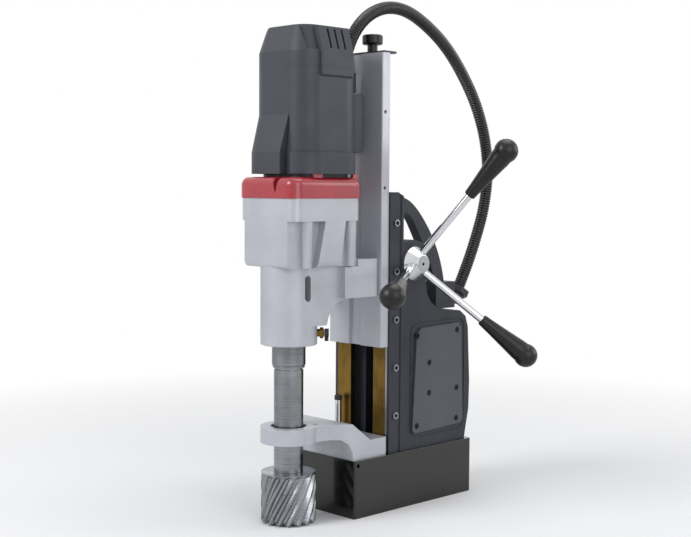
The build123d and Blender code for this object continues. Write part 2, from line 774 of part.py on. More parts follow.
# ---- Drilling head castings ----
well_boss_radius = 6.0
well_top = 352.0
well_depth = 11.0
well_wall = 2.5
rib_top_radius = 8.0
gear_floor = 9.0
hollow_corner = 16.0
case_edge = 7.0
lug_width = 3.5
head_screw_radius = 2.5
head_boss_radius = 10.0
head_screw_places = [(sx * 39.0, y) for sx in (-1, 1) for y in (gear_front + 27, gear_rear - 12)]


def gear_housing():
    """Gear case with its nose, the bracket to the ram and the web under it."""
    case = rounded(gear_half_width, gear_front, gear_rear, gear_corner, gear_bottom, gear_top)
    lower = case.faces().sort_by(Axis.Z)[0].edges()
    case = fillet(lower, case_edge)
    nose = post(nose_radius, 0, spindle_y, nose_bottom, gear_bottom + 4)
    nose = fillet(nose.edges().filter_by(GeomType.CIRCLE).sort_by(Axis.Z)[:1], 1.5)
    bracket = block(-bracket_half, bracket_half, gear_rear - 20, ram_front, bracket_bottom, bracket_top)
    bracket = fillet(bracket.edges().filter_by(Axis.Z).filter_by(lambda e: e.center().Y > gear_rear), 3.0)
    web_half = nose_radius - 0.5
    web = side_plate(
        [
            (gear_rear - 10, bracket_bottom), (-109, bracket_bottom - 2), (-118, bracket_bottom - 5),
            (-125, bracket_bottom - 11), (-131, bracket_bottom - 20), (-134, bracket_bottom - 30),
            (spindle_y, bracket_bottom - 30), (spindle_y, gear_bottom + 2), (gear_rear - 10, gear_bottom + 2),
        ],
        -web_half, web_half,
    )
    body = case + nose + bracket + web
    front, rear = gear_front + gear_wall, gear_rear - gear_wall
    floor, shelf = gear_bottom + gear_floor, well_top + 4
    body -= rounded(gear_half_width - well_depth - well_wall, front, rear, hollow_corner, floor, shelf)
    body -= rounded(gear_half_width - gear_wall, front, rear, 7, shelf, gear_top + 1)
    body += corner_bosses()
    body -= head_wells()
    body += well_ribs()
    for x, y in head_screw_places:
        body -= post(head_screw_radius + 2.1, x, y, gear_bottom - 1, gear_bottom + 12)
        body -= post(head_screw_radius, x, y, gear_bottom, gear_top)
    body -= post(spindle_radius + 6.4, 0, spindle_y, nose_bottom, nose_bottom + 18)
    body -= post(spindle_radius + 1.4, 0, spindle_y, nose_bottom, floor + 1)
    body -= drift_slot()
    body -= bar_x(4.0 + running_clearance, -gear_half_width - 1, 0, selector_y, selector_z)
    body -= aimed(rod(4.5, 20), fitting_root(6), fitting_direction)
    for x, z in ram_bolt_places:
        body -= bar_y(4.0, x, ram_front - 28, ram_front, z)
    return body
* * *
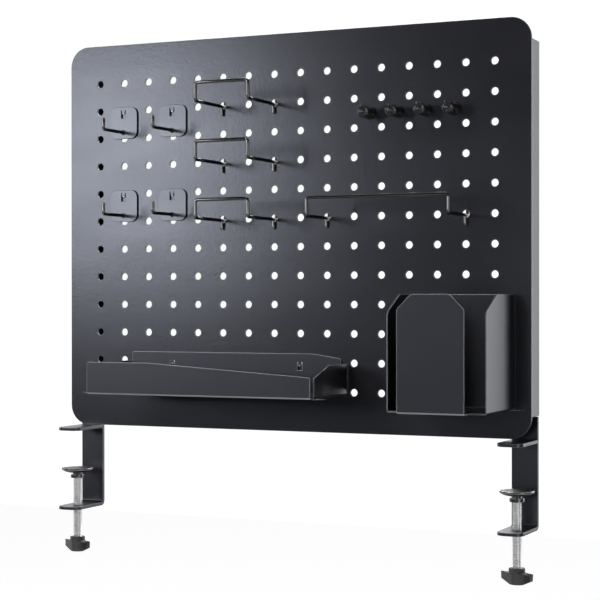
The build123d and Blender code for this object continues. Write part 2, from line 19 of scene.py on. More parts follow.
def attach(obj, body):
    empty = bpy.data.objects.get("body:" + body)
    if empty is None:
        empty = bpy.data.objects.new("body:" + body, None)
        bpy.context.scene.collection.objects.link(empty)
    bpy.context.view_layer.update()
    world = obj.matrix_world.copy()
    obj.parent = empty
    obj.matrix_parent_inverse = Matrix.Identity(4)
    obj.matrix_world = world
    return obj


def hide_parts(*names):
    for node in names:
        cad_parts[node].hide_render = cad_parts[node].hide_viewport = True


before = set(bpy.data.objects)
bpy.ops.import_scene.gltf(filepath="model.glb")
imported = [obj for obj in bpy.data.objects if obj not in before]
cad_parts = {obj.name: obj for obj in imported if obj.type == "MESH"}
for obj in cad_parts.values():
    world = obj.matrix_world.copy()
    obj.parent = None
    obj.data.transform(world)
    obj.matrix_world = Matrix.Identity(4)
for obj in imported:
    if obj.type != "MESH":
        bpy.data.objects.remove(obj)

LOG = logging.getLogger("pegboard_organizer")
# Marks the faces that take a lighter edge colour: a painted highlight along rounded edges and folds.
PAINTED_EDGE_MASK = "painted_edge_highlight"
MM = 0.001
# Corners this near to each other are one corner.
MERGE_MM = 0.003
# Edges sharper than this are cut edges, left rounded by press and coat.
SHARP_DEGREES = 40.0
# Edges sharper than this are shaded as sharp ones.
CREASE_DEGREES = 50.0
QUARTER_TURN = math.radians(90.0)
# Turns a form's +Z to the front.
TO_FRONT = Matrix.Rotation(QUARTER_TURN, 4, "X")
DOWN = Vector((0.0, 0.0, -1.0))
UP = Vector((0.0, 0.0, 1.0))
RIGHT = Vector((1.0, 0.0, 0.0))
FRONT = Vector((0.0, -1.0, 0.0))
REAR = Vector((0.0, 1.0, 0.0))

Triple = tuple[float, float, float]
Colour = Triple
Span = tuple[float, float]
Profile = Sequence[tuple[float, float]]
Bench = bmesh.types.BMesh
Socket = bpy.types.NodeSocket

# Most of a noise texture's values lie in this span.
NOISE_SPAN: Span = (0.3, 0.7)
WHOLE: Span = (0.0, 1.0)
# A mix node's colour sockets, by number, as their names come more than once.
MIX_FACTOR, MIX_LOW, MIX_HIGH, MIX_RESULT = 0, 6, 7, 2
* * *
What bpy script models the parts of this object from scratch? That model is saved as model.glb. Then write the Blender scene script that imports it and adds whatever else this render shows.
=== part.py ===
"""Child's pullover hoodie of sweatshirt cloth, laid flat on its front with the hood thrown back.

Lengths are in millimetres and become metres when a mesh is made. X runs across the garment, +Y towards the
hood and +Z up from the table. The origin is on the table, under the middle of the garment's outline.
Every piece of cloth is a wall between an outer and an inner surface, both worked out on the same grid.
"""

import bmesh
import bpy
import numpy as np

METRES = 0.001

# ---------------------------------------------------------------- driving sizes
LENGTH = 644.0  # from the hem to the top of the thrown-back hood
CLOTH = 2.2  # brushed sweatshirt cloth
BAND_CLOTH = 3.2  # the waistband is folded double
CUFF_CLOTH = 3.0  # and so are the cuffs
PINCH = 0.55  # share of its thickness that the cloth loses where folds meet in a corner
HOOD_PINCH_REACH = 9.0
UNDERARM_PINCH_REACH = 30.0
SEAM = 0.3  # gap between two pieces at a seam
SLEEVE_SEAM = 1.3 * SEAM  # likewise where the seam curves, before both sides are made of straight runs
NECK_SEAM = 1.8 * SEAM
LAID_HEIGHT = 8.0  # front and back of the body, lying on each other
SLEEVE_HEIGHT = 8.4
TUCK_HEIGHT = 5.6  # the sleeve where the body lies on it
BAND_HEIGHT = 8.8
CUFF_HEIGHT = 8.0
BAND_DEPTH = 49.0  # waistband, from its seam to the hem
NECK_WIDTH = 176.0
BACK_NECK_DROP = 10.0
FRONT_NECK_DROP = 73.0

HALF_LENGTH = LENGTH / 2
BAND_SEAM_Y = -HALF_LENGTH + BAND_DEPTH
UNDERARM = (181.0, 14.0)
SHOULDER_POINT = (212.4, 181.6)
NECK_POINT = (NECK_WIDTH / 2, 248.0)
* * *
AIM OF THE TASK: Your task is to transcribe only the lines from the line containing "scene.py on. More parts follow." through the line containing "for node in", word for word.

COMPLETE OUTPUT:
The build123d and Blender code for this object continues. Write part 2, from line 19 of scene.py on. More parts follow.
def attach(obj, body):
    empty = bpy.data.objects.get("body:" + body)
    if empty is None:
        empty = bpy.data.objects.new("body:" + body, None)
        bpy.context.scene.collection.objects.link(empty)
    bpy.context.view_layer.update()
    world = obj.matrix_world.copy()
    obj.parent = empty
    obj.matrix_parent_inverse = Matrix.Identity(4)
    obj.matrix_world = world
    return obj


def hide_parts(*names):
    for node in names:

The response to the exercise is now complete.